Em segundo lugar, quem quisesse fazer isso deveria provocar atos disruptivos que pudessem justificar (aos olhos da opinião pública) a intervenção de setores articulados das forças armadas em nome do restabelecimento da ordem. O movimento, como mostra a experiência de atos semelhantes desferidos pela extrema-direita, seria para estabelecer uma nova ordem e livrar o país do caos, da corrupção, dos inimigos da família, da pátria e de deus.
Não, não bastaria invadir prédios públicos vazios, num domingo, com legiões de tiazinhas do zap e aposentados do pavê, desmiolados e inexperientes do ponto de vista político e militar, desarmados e despreparados para o confronto. Seria preciso causar comoção na opinião pública, por exemplo, com explosão de pontes, torres de energia, portos e aeroportos e reservatórios de abastecimento de água. Isso deveria ser precedido por uma paralisação de categorias essenciais para o abastecimento de alimentos e outros insumos fundamentais para o funcionamento das cidades (como, por exemplo, os caminhoneiros).
Barricadas nas vias urbanas também seriam necessárias, sobretudo para evitar ou dificultar deslocamentos das forças leais ao governo e capilarizar a comoção social. Poderiam estar presente nessas barricadas – para aumentar a legitimidade do movimento – o próprio pessoal simpatizante que mora nos prédios contíguos, com suas famílias mesmo, com homens, mulheres, crianças e idosos, portando bandeiras do Brasil e entoando cantos patrióticos. Elementos de milícias (armados) deveriam estar presentes no meio desses moradores. É óbvio que uma articulação com as milícias já existentes deveria pre-existir e também com elementos simpáticos (armados, por exemplo dos clubes de tiro).

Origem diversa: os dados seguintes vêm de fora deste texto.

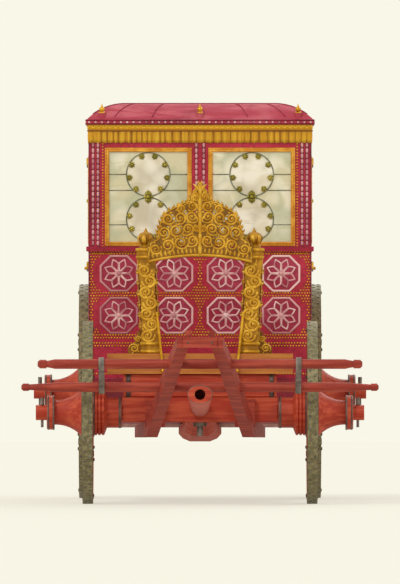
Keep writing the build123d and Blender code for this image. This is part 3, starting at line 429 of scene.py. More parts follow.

Isso deveria estar articulado com grupos paramilitares táticos, armados e preparados para escaramuças de sorte a praticar atos de intimidação e terrorismo. Aqui também seria essencial uma articulação com setores das forças policiais militares prontos para organizar sublevações e motins nos quarteis e para dar guarida aos agentes da nova ordem.
Algumas prisões deveriam ser efetuadas logo no início do movimento, como as de ministros de tribunais superiores, de presidentes das casas legislativas e outros líderes parlamentares que não aderissem, dos dirigentes dos partidos governistas e dos jornalistas pró-governo. Uma black list sempre aparece nessas horas (mas só porque foi cuidadosamente preparada com antecedência).
Deveria estar redigida já a constituição de um governo provisório (tendo ou não na sua chefia o antigo titular, Bolsonaro, no caso, sob a justificativa de que as eleições foram fraudadas): e aqui, sim, faria sentido – mas não isoladamente – algo como a minuta encontrada no armário do ex-ministro da Justiça, Anderson Torres, ora preso, que previa a decretação de um Estado de Defesa no prédio do Tribunal Superior Eleitoral (TSE). Na ausência de outros fatores, uma minuta desse tipo não passaria em nenhum lugar (nem no parlamento, nem nos tribunais), mesmo com Bolsonaro ainda no governo – o que não foi o caso. Teria de ser imposta pela força. E, portanto, deveria haver força político-militar para tanto. Vai e volta e tudo se resume nisso.
Além disso, deveria haver uma declaração oficial das forças sublevadas para ser lida pelas principais redes de rádio e TV (que seriam tomadas por grupos táticos).
Também deveriam estar prontos (ou pelo menos esboçados) uma série de atos institucionais para serem impostos ao Congresso Nacional ou, no impedimento da reunião de seus membros eleitos, por uma assembléia constituída com elementos do movimento insurgente (com os parlamentares que aderissem ao movimento), na própria sede do Congresso Nacional (e isto, sim, justificaria a sua ocupação por manifestantes).
E tudo isso seria só o início de um golpe de Estado (à moda antiga) de verdade. Se houvesse resistência de forças leais ao legítimo governo, seria instalada uma dualidade de poder. E aí as ações poderiam tomar outro caráter, de guerra civil aberta.
Nada disso aconteceu. Não porque não houvesse vontade dos golpistas de que acontecesse (na hipótese de eles saberem o que fazer para desfechar um golpe de Estado à moda antiga estando já fora do governo). E sim porque não havia condições objetivas para que acontecesse (nem com Bolsonaro no governo, nem fora dele). O que aconteceu, entretanto, foi gravíssimo e exige as providências judiciais que, aliás, já estão sendo tomadas.
No entanto, não precisaríamos entrar agora no debate fútil e estiolante de um golpe de Estado que não ocorreu e não poderia ter ocorrido. Essa CPMI do 8 de janeiro que está para ser instalada só convém aos dois populismos em disputa. Em vez de isolar a extrema-direita e de frear o avanço do antiliberalismo estrutural da esquerda, mantém a bipolarização dificultando o surgimento de uma oposição democrática.